Ferrari medita sobre o tempo e o progresso sem desacelerar

Michael Mann usa o filme de automobilismo para devolver às narrativas filmadas a primazia do agir

Omelete
5 min de leitura
22.02.2024, às 18H50.

“A História é mais ou menos uma bobagem. Queremos viver no presente, e a única História digna de interesse é a história que fazemos hoje”, disse em 1916 ao Chicago Tribune o empresário Henry Ford, o dono da Ford e criador do sistema de linha de produção que acabou eternizando seu nome. A declaração sintetizava a sua filosofia e o cinema ajudou a consagrar, frequentemente numa chave distópica, o fordismo como o emblema maior do capitalismo.

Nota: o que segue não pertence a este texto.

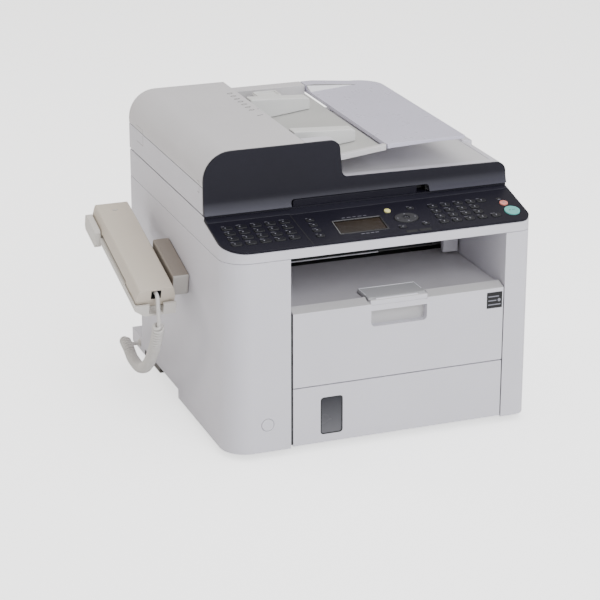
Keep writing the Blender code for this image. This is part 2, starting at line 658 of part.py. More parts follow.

Ford paira sobre o filme Ferrari como uma sombra onipotente. Em 1957, Enzo Ferrari (Adam Driver) se vê à beira da falência porque sua endividada escuderia não consegue converter a já estabelecida mítica dos seus automóveis em uma produção industrial sustentável. Vender a Ferrari para Ford é uma possibilidade. O futuro dos negócios vai depender de uma vitória na famosa corrida Mille Miglia, que Enzo trata ao longo do filme como o seu Santo Graal da vez. (A corrida se torna uma coisa efêmera na medida em que - no esporte e na linha de produção - cada vitória só leva à necessidade de novas vitórias.)

Essa é a opressão do tempo presente. Ela dita e impulsiona a ação no filme de Michael Mann, define o destino trágico dos seus personagens e faz da sua narrativa um exame pungente da História como assombração do presente. Ferrari se disfarça de filme de automobilismo para verificar - por meio de uma mise-en-scène desafetada e implacável que jamais torna seus personagens mais autoconscientes do que eles precisam ser - a máxima dramatúrgica de que é a ação que deve mover os temas e subtextos de um filme, e não o contrário.

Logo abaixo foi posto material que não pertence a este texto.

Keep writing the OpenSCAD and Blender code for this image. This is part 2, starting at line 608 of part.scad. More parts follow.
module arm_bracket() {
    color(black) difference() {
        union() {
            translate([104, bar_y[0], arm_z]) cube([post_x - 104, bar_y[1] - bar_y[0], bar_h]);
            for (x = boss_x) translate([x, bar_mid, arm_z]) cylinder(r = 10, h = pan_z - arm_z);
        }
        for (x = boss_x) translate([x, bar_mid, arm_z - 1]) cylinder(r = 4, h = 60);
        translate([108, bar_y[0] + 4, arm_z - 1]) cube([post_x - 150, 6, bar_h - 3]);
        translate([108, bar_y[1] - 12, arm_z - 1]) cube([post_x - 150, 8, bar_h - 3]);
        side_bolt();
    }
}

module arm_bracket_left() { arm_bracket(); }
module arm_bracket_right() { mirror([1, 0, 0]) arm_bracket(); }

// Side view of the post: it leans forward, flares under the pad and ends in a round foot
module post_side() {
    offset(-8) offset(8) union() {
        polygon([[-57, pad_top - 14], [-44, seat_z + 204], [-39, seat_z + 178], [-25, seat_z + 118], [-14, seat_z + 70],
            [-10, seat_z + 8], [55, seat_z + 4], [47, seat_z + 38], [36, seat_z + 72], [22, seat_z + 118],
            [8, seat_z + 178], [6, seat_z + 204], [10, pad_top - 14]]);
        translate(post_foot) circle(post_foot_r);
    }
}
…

Para além dos eventos reais envolvendo Enzo e a Mille Miglia, escolher a Itália para ser a ambientação do filme é fundamental para o sucesso do que Mann está articulando, porque talvez seja o país que mais ostensivamente faz do passado parte integral da sua paisagem. Ferrari revisita o imaginário que parece obrigatório na visão que Hollywood faz do país - a ópera, os monumentos, a igreja, a tendência ao barroco - para então remover-lhe a dimensão histórica na urgência dos dias. A cena da igreja, em que os homens ficam com a mão no cronômetro enquanto transcorre a missa, é uma rara licença poética num filme fiel aos códigos da austeridade; ela existe para agilizar a trama mas também para nos lembrar de que a opressão do presente ignora divisões do espaço. 

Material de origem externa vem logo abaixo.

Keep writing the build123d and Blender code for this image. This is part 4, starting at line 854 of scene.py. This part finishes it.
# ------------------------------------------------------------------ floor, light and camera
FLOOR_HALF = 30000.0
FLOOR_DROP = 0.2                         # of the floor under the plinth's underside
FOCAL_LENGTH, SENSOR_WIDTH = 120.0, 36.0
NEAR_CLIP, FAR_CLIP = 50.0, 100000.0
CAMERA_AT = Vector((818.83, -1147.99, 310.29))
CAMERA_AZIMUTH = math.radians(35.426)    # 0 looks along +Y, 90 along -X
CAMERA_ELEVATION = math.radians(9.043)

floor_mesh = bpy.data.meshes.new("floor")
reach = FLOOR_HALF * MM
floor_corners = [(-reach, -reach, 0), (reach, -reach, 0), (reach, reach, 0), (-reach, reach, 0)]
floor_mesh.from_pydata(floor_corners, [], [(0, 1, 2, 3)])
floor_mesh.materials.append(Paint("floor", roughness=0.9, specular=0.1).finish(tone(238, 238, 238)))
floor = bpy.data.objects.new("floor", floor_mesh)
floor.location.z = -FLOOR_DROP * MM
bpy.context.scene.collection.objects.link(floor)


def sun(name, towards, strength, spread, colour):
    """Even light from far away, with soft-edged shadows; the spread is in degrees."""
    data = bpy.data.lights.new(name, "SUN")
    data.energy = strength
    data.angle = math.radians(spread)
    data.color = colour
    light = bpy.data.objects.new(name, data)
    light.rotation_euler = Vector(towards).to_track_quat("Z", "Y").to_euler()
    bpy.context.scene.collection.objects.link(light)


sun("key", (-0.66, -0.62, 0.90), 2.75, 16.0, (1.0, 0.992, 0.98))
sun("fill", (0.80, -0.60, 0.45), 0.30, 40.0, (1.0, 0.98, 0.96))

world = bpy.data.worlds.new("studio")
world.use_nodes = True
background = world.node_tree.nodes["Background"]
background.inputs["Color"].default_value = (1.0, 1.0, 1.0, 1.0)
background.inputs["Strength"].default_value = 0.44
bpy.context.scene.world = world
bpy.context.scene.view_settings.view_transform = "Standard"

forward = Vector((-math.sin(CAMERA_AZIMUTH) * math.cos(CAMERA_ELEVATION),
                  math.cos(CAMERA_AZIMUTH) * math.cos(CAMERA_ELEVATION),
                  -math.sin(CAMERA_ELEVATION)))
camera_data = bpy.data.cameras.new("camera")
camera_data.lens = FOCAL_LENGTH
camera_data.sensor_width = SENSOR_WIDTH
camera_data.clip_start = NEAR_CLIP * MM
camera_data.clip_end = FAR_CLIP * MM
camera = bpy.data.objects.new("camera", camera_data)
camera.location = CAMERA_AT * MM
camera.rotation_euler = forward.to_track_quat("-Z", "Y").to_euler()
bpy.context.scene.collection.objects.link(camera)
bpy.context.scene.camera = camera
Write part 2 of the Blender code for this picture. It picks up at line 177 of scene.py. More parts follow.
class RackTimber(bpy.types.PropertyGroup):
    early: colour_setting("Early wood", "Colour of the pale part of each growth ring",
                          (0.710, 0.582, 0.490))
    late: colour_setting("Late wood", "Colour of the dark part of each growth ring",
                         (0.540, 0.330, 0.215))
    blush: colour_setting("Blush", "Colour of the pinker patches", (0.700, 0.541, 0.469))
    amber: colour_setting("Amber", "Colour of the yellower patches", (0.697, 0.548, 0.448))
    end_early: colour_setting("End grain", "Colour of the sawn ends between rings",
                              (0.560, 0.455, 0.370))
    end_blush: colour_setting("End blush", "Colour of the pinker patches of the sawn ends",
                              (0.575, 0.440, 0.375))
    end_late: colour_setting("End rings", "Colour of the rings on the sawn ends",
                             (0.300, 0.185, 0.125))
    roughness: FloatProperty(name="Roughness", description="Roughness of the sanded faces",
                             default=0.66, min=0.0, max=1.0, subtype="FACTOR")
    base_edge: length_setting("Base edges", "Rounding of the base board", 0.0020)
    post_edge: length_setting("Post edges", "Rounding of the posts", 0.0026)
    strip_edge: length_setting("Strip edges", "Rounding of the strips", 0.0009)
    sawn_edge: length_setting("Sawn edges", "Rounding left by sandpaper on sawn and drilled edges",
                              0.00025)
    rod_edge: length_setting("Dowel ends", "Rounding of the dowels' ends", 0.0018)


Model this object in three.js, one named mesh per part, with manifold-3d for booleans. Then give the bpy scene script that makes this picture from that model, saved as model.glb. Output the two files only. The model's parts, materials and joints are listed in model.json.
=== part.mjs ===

O passado e a História, porém, antes de ferirem Ferrari com os caprichos do destino, nunca deixam de marcar o filme com seus vestígios, em seus espaços de convívio, e é por isso que surgem aqui como assombração. Não é senão um fantasma encarnado a figura da esposa Laura Ferrari (Penélope Cruz), releitura da matriarca enlutada dos clássicos do cinema italiano. Michael Mann é um mestre do close-up e aqui ele coloca em prática, com efeito e precisão, seu consagrado enquadramento que destaca dois rostos, um mais à frente e outro ao fundo, para tornar Laura a assombração que lembrará para sempre, por sobre o ombro de Enzo, o custo perene de seus atos.

Enzo se torna uma grande figura trágica na medida em que não ignora a História. Ele apenas ritualiza a sua lembrança, quando o filme faz questão, por exemplo, de acompanhar seus passos em direção aos mausoléus verticais do cemitério que guarda os seus parentes falecidos. Nos momentos do cotidiano, cada gesto de Adam Driver adquire a gravidade do presente e cabe ao espectador contextualizar sua importância; o personagem pode ser capaz do maior cuidado para não acordar a família quando dá a partida no carro, mas o sentido completo desse pudor só será entendido em contexto - ou seja, em história - quando descobrirmos logo em seguida que não se trata da família “oficial”. 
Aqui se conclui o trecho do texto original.